Alla vigilia, forse, non ci aspettavamo una finale così emozionante. Vuoi perchè Roger Federer era stato colpito dai soliti fastidi alla schiena che lo hanno tormentato a lungo durante la carriera, vuoi perchè Wawrinka poteva ancora essere sotto l’effetto della delusione del Masters, vuoi perchè si era parlato di dissidi interni al team svizzero dopo il Masters di Londra, insomma, credevamo che la Francia fosse leggermente favorita, forte anche di un gruppo molto più equilibrato e competitivo di quello elvetico. Arnaud Clement si era preso addirittura il lusso di lasciare a casa giocatori in forma come Gilles Simon (considerato l’epilogo finale, avrà fatto bene?), Luthi invece aveva puntato tutto sulle sue due punte, Federer e Wawrinka, una delle quali anche piuttosto ammaccata.

E, in effetti, la prima gornata ha rispettato questo pronostico: Wawrinka vince sì contro Tsonga, ma Federer perde in malo modo contro Monflis, nella sua peggior sconfitta in Davis. Nemmeno un set strappato al francese. Wawrinka è in forma, anche molto determinato e concentrato sul risultato finale, ma non può bastare. Senza Federer la Svizzera non potrebbe andare lontana. C’è il doppio da giocare e cosa potrebbero fare gli svizzeri orfani del Re contro una coppia si specialisti francesi? La Francia potrebbe accoppiare in qualsiasi modo i suoi quattro giocatori e farebbe comunque male. Sarebbe stato prudente lasciare Roger a riposo, per un eventuale match nella terza giornata. Così i francesi forse avevano inziato a sorridere. Nonostante i primi segni di insofferenza nel team transalpino inizino già a rendersi evidenti: Tsonga in serata, infatti, si lamenta per l’atteggiamento poco partecipe del pubblico di casa, che, a suo avviso, non lo avrebbe sostenuto abbastanza, mentre gli svizzeri erano di gran lunga più calorosi.

Ma Roger la vuole vincere a tutti i costi, questa Coppa Davis. Così, il secondo giorno, a sorpresa, ma neanche tanto, troviamo in campo la coppia Federer/Wawrinka. Dall’altra parte, Benneteau/Gasquet. Tsonga avrebbe dovuto giocare, ma i problemi al gomito lo hanno fermato. Quando i due svizzeri giocano bene, non c’è scampo per nessuno: i francesi sono quasi assenti dal campo, eccetto quei tratti in cui Benneteau sembra giocare un buon tennis, tentando di scuotere sia il pubblico sia il suo sconsolato compagno, che proprio non ce la fa a mandar dentro la palla.

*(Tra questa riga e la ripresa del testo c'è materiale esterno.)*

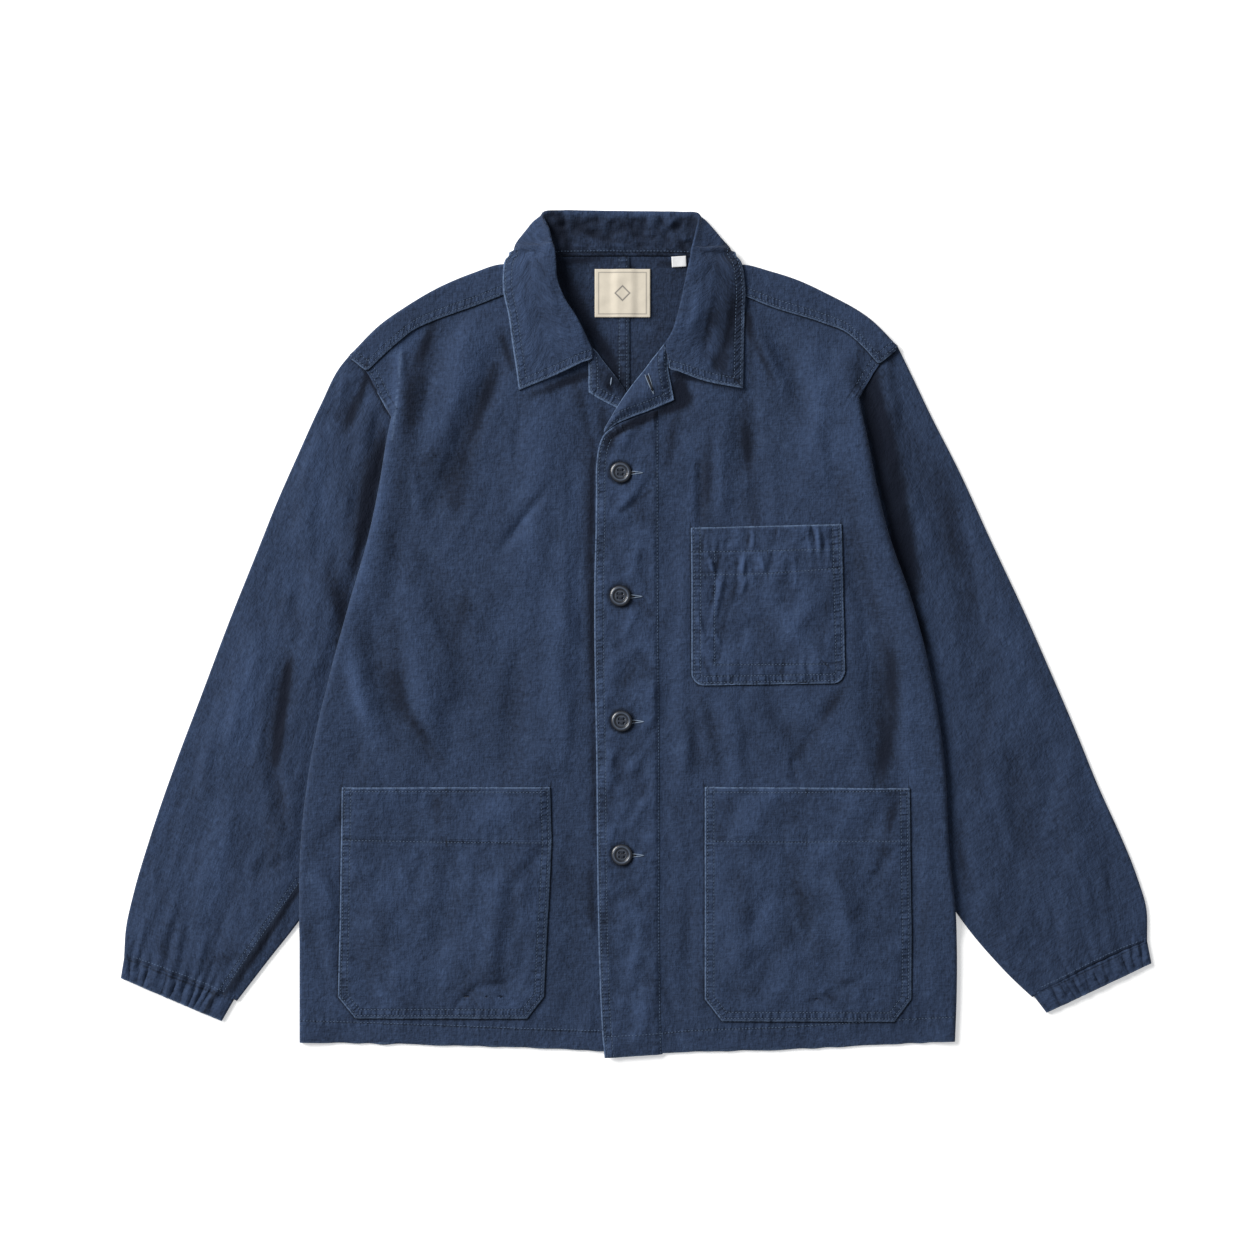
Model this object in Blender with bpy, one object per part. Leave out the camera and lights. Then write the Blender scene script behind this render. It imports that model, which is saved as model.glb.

A vincere, anzi stravincere, è la coppia elvetica. Il punto del doppio, si sapeva, poteva essere decisivo, se anche l’ultima giornata si sarebbe conclusa in parità. Tutto si riapre.

Il Re è campione fino alla fine. Il giorno dopo, ieri, scende in campo. Da favorito. Dall’altra parte, infatti, non c’è Tsonga, che non riesce a riprendersi in tempo per il singolare. Al suo posto, un Gasquet stanco e sfiduciato, che nulla può contro la maestria di Federer, che ad ogni colpo sembra voler ricordare a tutti che di Re ce n’è uno solo. Ed è un Re che ha fame, fame di quel titolo che ancora manca nel suo palmares. La partita giocata da Roger è pura magia, come lo sono le urla dei tifosi svizzeri e le bandiere a croce bianca che sventolano più di quelle francesi, stanche, forse, fin dal primo giorno. La vittoria arriva velocemente, dopo appena tre set: Federer è in lacrime, si getta per terra e la Svizzera è in festa. Era da sempre che aspettava questa coppa, che non era mai arrivata prima. E’ il caso di dirlo: ci voleva proprio Roger Federer per averla.